** Requirement **
Set down, please, exactly the lines below that run from the line with "Model this object" to the line with "const HORN_SLOPE = THREE.MathUtils.degToRad(56);", both lines included.

** Records for this exercise **
+ + + + + + +
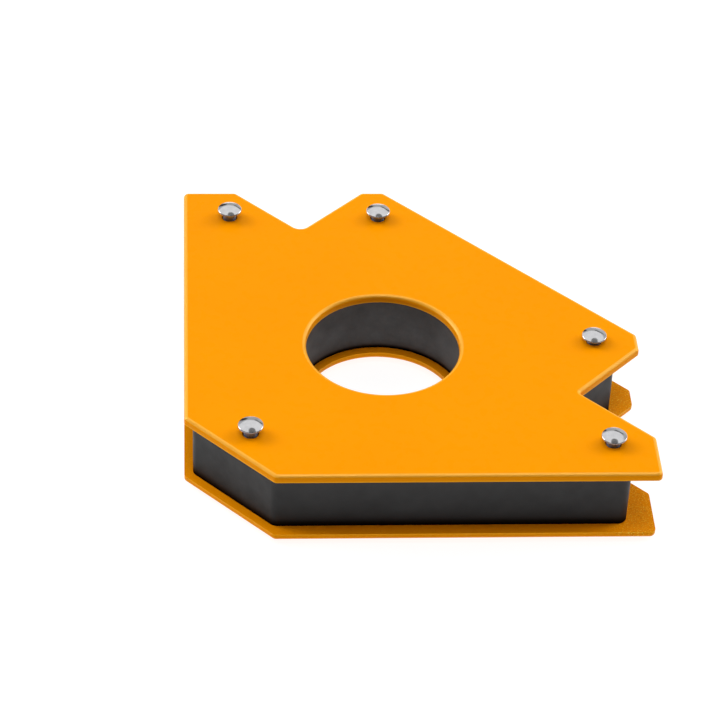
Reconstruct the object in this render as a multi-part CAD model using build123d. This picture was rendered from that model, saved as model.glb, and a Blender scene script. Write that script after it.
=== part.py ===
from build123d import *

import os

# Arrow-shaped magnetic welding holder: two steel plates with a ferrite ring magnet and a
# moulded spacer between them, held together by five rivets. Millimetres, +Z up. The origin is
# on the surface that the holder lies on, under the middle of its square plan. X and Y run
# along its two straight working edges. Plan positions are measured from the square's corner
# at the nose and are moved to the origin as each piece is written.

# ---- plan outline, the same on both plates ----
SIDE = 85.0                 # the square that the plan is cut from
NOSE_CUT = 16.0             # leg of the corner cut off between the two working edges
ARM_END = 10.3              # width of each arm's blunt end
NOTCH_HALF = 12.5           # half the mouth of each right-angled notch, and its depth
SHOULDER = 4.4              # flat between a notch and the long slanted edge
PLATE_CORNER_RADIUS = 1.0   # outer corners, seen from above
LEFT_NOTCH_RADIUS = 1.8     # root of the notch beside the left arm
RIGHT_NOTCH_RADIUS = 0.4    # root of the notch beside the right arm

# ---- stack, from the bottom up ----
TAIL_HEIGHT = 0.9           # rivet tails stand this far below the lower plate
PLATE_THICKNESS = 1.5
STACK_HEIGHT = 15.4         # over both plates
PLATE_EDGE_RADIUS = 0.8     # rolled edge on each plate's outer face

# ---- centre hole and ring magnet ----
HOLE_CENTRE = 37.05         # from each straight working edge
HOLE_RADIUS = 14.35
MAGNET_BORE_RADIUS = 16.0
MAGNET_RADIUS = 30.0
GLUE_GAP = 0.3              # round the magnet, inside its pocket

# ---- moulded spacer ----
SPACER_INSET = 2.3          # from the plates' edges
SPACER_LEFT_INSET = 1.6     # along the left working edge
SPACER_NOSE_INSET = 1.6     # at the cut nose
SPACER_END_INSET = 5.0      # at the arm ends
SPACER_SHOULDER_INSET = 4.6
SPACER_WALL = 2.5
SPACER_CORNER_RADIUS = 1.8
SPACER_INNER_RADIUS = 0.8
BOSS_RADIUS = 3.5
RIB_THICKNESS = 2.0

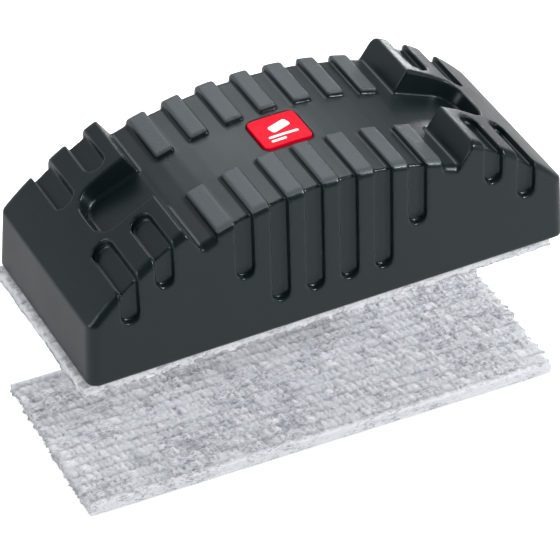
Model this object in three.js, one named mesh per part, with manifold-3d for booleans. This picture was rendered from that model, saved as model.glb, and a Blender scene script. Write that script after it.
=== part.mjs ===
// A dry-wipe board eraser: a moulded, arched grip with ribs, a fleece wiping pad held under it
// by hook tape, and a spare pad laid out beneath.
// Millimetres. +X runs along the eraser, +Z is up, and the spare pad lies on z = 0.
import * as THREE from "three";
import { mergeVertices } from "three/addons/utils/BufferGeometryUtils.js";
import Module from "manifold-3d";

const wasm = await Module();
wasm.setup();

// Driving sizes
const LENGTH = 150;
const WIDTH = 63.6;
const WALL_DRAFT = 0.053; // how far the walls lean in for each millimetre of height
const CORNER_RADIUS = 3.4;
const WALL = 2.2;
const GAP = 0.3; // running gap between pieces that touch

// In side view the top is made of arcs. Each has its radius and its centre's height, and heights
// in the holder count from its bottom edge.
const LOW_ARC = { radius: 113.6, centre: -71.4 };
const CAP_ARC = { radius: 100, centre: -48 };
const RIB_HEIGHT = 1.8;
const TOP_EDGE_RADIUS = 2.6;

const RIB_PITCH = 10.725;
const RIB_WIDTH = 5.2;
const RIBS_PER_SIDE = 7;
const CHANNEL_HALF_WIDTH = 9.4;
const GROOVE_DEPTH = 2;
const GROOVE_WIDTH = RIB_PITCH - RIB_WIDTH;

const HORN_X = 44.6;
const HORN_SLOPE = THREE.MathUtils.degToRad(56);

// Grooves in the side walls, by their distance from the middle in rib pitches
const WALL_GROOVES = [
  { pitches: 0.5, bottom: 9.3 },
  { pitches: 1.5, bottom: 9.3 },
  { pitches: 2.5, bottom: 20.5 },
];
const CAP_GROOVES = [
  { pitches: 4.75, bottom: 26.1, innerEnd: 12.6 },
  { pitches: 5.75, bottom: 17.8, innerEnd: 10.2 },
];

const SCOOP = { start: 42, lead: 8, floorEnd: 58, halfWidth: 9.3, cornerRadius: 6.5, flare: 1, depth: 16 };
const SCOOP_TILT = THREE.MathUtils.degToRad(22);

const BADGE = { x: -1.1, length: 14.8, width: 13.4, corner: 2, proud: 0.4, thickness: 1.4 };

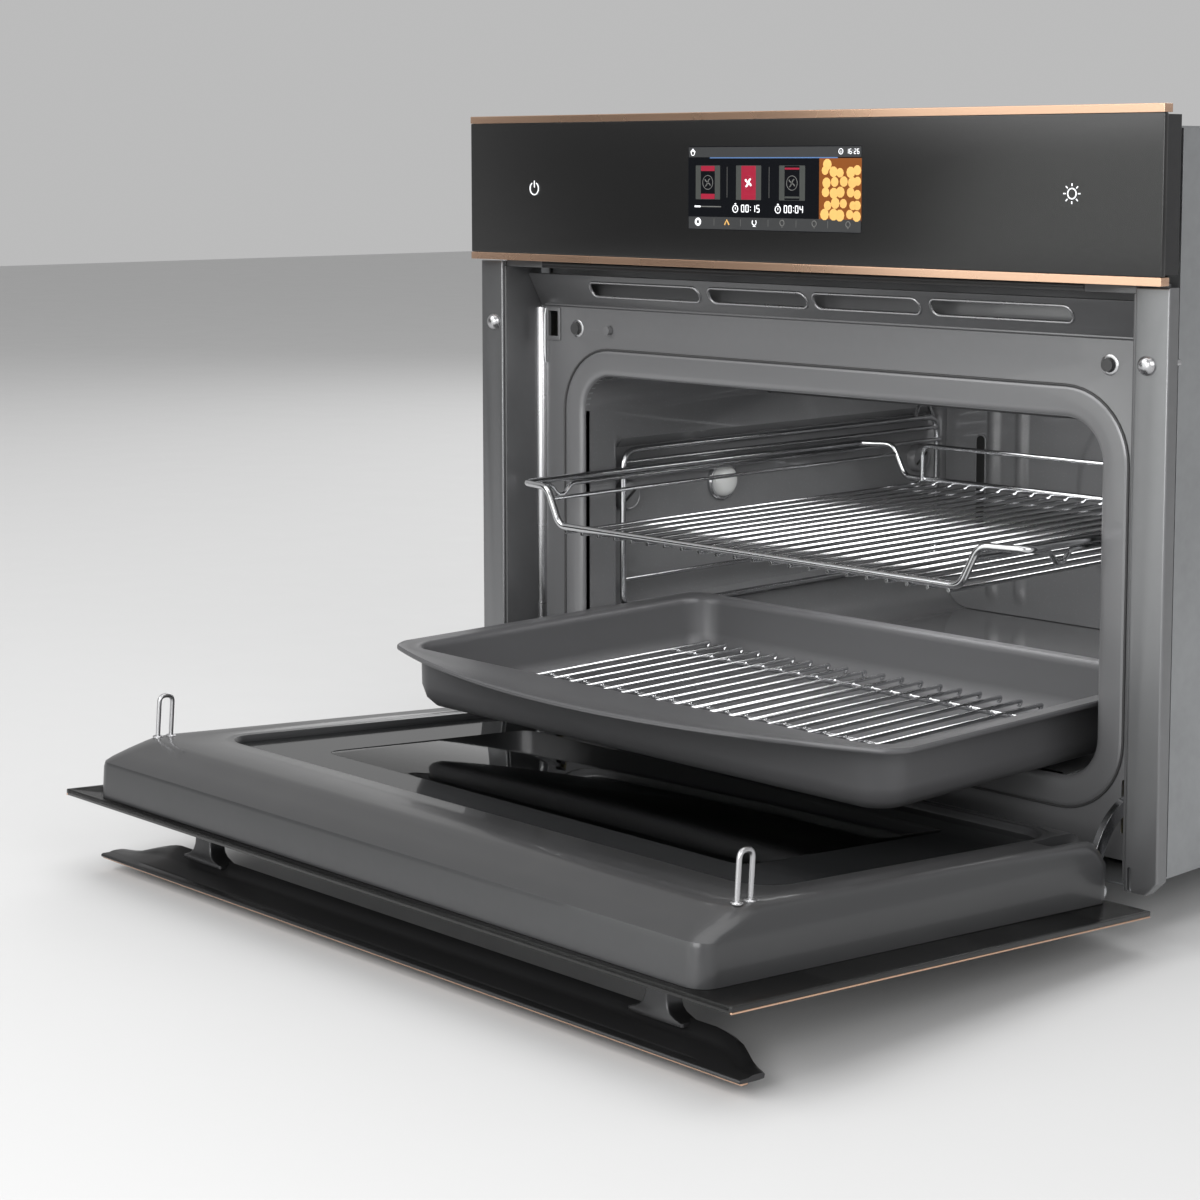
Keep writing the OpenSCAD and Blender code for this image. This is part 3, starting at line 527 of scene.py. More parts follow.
+ + + + + + +
** Result of the exercise **
Model this object in three.js, one named mesh per part, with manifold-3d for booleans. This picture was rendered from that model, saved as model.glb, and a Blender scene script. Write that script after it.
=== part.mjs ===
// A dry-wipe board eraser: a moulded, arched grip with ribs, a fleece wiping pad held under it
// by hook tape, and a spare pad laid out beneath.
// Millimetres. +X runs along the eraser, +Z is up, and the spare pad lies on z = 0.
import * as THREE from "three";
import { mergeVertices } from "three/addons/utils/BufferGeometryUtils.js";
import Module from "manifold-3d";

const wasm = await Module();
wasm.setup();

// Driving sizes
const LENGTH = 150;
const WIDTH = 63.6;
const WALL_DRAFT = 0.053; // how far the walls lean in for each millimetre of height
const CORNER_RADIUS = 3.4;
const WALL = 2.2;
const GAP = 0.3; // running gap between pieces that touch

// In side view the top is made of arcs. Each has its radius and its centre's height, and heights
// in the holder count from its bottom edge.
const LOW_ARC = { radius: 113.6, centre: -71.4 };
const CAP_ARC = { radius: 100, centre: -48 };
const RIB_HEIGHT = 1.8;
const TOP_EDGE_RADIUS = 2.6;

const RIB_PITCH = 10.725;
const RIB_WIDTH = 5.2;
const RIBS_PER_SIDE = 7;
const CHANNEL_HALF_WIDTH = 9.4;
const GROOVE_DEPTH = 2;
const GROOVE_WIDTH = RIB_PITCH - RIB_WIDTH;

const HORN_X = 44.6;
const HORN_SLOPE = THREE.MathUtils.degToRad(56);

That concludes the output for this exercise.